(Reuters) – Indian electric two-wheeler maker Ola Electric received a letter from the federal government on Tuesday for missing a key milestone in the setup of its planned battery “gigafactory”.
Ola was selected in 2022 for the government’s production-linked incentive (PLI) scheme to establish a 20 gigawatts (GW) local battery manufacturing facility in the southern state of Tamil Nadu.
The 181-billion-rupee ($2.07 billion) scheme required companies to set up manufacturing facilities within two years. Ola Electric has previously said it would begin commercial operations at the manufacturing facility by April.
Its Tuesday statement said the company was actively engaged with relevant authorities, but did not offer details about the missed milestone or spell out what steps the government could take next.
Ola Electric has lost roughly 40% of its market value since going public last year, pressured by high costs, weak demand and deep discounts that have led to job cuts in its push for profitability.

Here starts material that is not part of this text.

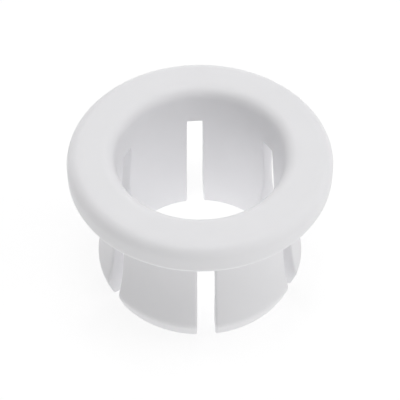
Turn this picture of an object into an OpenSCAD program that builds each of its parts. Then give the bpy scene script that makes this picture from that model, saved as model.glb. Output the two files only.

Earlier in the day, Mukesh Ambani-led Reliance New Energy Solar Limited also received a similar letter from the federal government for missing its timeline to set up a manufacturing plant under the same scheme.
Reliance said its penalties stood at 31 million rupees ($355,293) as of March 3, and that it had asked the government for more time to set up its manufacturing plant.
It was not immediately clear how much Ola’s potential penalties would be.